Ryan D'Imperio

No. 44
- Position: Fullback

Personal information
- Born: August 15, 1987 (age 38) Sewell, New Jersey, U.S.
- Listed height: 6 ft 2 in (1.88 m)
- Listed weight: 241 lb (109 kg)

Career information
- High school: Washington Township (NJ)
- College: Rutgers
- NFL draft: 2010: 7th round, 237th overall pick

Career history
- Minnesota Vikings (2010−2011); Kansas City Chiefs (2012)*; New York Giants (2013)*;
- * Offseason or practice squad member only
- Stats at Pro Football Reference

= Ryan D'Imperio =

American football player (born 1987)

Ryan D'Imperio (born August 15, 1987) is an American former professional football player who was a fullback in the National Football League (NFL). He was selected by the Minnesota Vikings in the seventh round of the 2010 NFL draft. He played college football for the Rutgers Scarlet Knights. He finished his career playing 12 NFL games with two receptions and seven total yards gained.

==College career==
After receiving a high school degree while attending at Washington Township High School in Sewell, New Jersey, D’Imperio came to Rutgers and made an instant impact at linebacker. The true freshman appeared in all 13 games as the Scarlet Knights enjoyed an 11–2 season in 2006 and won their first bowl championship. Throughout his college career, D'Imperio recorded 177 total tackles, 6 quarterback sacks, and 2 interceptions, including one returned for a touchdown. After his junior year, D'Imperio was voted to the Second Team All-Big East.

==Professional career==
===Minnesota Vikings===
D'Imperio was selected as a linebacker 237th overall in the 2010 NFL draft by the Minnesota Vikings. D'Imperio chose to wear the number 44, the same number he wore in both high school and college. Rather than play linebacker, Viking's coach Brad Childress, thought D'Imperio would be better suited playing fullback on the offensive side of the ball. He spent the 2010 season on the Vikings practice squad. On September 3, 2011, D'Imperio was waived by the Vikings during final cuts before the start of the 2011 NFL season and added to the practice squad. On October 4, 2011, D'Imperio was promoted to the active roster.

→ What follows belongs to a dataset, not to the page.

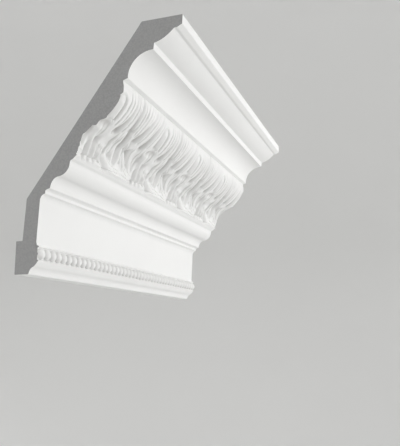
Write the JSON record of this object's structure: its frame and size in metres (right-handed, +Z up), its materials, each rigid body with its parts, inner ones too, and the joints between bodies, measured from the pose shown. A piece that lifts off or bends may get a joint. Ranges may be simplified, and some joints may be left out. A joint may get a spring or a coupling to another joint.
{
  "type": "cornice moulding length",
  "caption": "Straight length of cast cornice moulding with a carved acanthus leaf band, a cove, a plain frieze and a bead row, cut square at both ends.",
  "frame": {"origin": "middle of the flat strip at the foot of the back, which meets the wall, halfway along the length", "axes": "+X along the run, to the right as seen from the room; +Y into the wall; +Z up to the ceiling"},
  "size_m": [0.38, 0.15, 0.21],
  "materials": {
    "painted_foam": "matt white primed front, bare grey foam on the sawn ends and the back"
  },
  "bodies": {
    "root": {"cornice_moulding": "painted_foam"}
  },
  "joints": []
}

On August 31, 2012, D'Imperio was released during final roster cutdowns due to an injured shoulder.

===Kansas City Chiefs===
D'Imperio signed with the Kansas City Chiefs on March 21, 2013. D'Imperio was released from the Kansas City Chiefs on May 13, 2013

===New York Giants===
On July 26, 2013, D'Imperio signed with the New York Giants. On August 13, 2013, the Giants announced that he had retired.